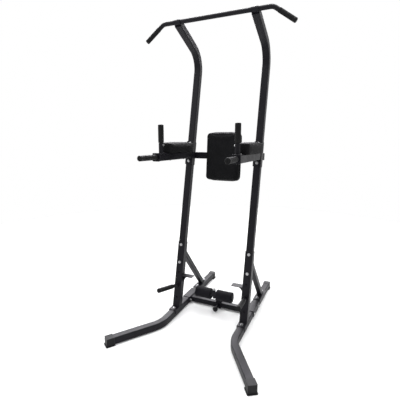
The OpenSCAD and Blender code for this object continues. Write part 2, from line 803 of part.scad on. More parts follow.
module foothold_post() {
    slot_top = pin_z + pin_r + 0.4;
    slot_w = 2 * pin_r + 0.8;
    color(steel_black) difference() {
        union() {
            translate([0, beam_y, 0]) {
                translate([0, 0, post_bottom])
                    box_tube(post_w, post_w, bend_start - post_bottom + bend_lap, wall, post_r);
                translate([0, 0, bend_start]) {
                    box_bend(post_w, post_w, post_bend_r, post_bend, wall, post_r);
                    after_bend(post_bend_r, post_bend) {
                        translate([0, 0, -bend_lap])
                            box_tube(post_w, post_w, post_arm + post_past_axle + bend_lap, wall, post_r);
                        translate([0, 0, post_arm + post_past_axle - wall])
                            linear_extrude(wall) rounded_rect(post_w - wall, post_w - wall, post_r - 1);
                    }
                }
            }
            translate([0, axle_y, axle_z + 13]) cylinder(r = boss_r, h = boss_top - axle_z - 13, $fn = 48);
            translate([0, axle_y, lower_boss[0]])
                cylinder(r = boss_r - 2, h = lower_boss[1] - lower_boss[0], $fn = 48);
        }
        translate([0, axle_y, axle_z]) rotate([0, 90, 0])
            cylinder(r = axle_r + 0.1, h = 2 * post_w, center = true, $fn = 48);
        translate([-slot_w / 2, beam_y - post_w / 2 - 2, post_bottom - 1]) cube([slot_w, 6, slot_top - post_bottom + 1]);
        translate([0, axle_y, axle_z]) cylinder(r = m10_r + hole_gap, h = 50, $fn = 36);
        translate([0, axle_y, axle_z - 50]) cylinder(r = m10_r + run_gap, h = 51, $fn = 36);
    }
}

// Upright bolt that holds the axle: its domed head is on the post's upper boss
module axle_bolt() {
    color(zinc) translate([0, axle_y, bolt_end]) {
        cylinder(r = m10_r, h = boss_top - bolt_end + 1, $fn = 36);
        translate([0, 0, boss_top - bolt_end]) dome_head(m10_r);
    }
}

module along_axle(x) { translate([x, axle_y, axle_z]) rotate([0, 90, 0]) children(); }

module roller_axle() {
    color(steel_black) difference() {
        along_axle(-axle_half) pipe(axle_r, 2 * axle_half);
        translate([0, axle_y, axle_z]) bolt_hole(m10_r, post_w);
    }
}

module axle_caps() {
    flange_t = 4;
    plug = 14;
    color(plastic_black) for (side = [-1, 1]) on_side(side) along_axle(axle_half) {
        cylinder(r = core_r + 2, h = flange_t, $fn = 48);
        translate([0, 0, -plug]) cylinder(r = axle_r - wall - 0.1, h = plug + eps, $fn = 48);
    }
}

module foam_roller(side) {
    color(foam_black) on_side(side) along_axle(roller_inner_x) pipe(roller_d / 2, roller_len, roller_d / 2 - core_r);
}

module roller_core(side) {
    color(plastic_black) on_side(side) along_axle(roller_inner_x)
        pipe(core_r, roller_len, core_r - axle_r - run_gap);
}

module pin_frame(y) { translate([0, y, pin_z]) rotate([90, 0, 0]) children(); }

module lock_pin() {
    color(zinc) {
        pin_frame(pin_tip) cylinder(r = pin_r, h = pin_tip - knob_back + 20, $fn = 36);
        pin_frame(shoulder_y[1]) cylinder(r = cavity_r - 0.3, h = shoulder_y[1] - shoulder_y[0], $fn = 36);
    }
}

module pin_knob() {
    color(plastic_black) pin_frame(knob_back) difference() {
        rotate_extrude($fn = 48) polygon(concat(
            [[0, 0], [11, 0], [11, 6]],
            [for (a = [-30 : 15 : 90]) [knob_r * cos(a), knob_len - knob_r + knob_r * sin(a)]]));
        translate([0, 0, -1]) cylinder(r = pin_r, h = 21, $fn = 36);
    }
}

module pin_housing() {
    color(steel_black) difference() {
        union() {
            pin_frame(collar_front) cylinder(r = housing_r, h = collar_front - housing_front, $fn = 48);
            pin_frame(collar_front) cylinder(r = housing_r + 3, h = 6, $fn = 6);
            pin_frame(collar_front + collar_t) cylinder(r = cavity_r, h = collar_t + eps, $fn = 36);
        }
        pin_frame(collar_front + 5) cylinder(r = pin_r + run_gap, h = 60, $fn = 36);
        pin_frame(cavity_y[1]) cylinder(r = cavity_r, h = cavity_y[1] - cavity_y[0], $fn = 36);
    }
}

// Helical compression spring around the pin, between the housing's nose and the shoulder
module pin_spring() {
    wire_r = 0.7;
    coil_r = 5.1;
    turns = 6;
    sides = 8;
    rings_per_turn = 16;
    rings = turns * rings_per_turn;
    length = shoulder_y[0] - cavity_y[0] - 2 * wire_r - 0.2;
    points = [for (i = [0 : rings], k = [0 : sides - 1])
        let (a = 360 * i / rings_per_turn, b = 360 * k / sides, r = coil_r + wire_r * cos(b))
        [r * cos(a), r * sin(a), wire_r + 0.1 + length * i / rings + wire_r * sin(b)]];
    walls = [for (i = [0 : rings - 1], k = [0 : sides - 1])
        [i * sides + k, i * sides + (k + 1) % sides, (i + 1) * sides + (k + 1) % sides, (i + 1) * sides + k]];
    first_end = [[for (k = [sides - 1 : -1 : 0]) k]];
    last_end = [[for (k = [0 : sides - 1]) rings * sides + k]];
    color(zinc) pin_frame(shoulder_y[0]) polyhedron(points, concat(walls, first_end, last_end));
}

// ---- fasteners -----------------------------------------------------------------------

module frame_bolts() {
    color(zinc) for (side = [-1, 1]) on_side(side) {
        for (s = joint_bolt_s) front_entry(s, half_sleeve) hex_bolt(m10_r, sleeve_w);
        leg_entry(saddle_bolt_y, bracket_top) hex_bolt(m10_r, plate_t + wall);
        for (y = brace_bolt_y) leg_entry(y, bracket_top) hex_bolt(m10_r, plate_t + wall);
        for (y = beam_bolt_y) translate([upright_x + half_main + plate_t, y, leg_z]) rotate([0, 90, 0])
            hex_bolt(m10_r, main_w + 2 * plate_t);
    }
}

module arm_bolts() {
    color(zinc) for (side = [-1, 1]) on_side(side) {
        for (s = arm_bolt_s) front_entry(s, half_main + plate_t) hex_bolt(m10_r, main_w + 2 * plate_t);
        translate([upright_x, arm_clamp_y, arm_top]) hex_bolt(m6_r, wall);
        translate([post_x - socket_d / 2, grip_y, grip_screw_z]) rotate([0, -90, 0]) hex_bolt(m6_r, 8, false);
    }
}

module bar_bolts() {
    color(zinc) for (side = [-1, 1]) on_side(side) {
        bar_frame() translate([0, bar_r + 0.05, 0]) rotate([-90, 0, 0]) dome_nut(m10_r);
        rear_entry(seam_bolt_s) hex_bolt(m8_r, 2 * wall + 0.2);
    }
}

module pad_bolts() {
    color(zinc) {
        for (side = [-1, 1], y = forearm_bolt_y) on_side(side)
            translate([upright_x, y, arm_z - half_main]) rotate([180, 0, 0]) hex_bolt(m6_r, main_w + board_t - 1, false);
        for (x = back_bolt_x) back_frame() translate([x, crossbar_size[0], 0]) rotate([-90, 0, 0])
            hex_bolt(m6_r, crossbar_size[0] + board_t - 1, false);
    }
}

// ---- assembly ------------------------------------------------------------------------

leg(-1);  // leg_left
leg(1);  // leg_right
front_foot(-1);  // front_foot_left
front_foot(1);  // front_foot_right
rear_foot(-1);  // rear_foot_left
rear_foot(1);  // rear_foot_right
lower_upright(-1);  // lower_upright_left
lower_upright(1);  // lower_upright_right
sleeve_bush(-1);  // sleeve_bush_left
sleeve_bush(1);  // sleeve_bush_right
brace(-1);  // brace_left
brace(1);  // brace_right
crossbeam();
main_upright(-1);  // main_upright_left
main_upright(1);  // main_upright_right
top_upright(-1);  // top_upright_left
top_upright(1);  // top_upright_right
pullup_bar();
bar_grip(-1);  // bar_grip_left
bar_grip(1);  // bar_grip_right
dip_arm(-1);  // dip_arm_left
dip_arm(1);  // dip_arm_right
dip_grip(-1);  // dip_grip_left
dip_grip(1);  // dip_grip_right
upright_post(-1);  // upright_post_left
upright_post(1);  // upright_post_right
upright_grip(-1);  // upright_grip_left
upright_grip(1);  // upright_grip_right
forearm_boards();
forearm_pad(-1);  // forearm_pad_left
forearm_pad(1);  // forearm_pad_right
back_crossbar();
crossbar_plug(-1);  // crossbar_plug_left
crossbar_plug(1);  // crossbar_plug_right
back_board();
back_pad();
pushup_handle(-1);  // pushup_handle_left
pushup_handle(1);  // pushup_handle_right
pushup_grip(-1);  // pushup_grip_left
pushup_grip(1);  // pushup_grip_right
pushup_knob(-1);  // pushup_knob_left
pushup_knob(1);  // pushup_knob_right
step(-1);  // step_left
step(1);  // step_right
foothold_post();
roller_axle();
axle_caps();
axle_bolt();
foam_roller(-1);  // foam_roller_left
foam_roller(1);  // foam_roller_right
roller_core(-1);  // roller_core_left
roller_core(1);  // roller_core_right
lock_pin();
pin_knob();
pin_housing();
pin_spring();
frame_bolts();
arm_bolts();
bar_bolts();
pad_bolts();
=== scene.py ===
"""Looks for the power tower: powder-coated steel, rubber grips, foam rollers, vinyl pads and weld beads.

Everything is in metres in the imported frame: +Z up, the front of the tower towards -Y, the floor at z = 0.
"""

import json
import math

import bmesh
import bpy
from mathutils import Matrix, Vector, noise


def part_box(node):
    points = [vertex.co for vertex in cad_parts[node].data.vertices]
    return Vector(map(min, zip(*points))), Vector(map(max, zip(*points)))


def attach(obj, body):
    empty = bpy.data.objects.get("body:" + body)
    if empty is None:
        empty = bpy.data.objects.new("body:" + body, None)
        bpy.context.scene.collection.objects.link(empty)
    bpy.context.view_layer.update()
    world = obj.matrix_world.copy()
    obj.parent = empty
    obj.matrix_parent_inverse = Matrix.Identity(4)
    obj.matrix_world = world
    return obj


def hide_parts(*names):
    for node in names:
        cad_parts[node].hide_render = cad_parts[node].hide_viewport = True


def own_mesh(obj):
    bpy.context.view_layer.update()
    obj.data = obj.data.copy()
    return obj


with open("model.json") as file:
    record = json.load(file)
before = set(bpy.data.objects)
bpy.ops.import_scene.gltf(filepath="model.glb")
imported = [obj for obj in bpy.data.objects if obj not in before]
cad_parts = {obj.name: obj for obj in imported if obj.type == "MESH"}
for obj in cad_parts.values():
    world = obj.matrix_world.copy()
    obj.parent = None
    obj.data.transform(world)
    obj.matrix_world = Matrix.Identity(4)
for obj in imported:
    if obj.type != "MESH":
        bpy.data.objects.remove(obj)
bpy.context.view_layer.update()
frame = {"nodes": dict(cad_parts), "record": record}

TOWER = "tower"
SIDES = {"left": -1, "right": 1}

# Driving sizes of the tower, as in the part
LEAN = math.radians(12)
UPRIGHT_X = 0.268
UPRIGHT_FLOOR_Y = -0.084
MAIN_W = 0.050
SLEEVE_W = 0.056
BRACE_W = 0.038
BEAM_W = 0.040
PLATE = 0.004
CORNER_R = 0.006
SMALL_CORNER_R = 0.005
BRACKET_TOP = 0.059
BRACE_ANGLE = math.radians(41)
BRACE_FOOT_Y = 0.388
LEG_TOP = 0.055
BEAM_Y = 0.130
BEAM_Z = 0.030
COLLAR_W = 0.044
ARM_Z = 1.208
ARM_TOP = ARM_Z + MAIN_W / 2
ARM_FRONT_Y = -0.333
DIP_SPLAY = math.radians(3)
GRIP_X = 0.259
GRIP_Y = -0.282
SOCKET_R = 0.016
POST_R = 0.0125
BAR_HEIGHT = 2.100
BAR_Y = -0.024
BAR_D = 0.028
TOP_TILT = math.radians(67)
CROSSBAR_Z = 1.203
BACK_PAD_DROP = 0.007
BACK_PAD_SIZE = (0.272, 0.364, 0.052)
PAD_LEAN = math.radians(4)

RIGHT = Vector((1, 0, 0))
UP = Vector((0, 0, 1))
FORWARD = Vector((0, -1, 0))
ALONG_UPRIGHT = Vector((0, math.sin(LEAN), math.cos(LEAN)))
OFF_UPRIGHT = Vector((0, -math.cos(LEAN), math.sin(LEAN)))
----
## Required work
Start with the line that holds "axle_bolt();" and finish with the line that holds "from mathutils import Matrix, Vector, noise". Transcribe each line in between exactly, and those two as well.

## Result below
axle_bolt();
foam_roller(-1);  // foam_roller_left
foam_roller(1);  // foam_roller_right
roller_core(-1);  // roller_core_left
roller_core(1);  // roller_core_right
lock_pin();
pin_knob();
pin_housing();
pin_spring();
frame_bolts();
arm_bolts();
bar_bolts();
pad_bolts();
=== scene.py ===
"""Looks for the power tower: powder-coated steel, rubber grips, foam rollers, vinyl pads and weld beads.

Everything is in metres in the imported frame: +Z up, the front of the tower towards -Y, the floor at z = 0.
"""

import json
import math

import bmesh
import bpy
from mathutils import Matrix, Vector, noise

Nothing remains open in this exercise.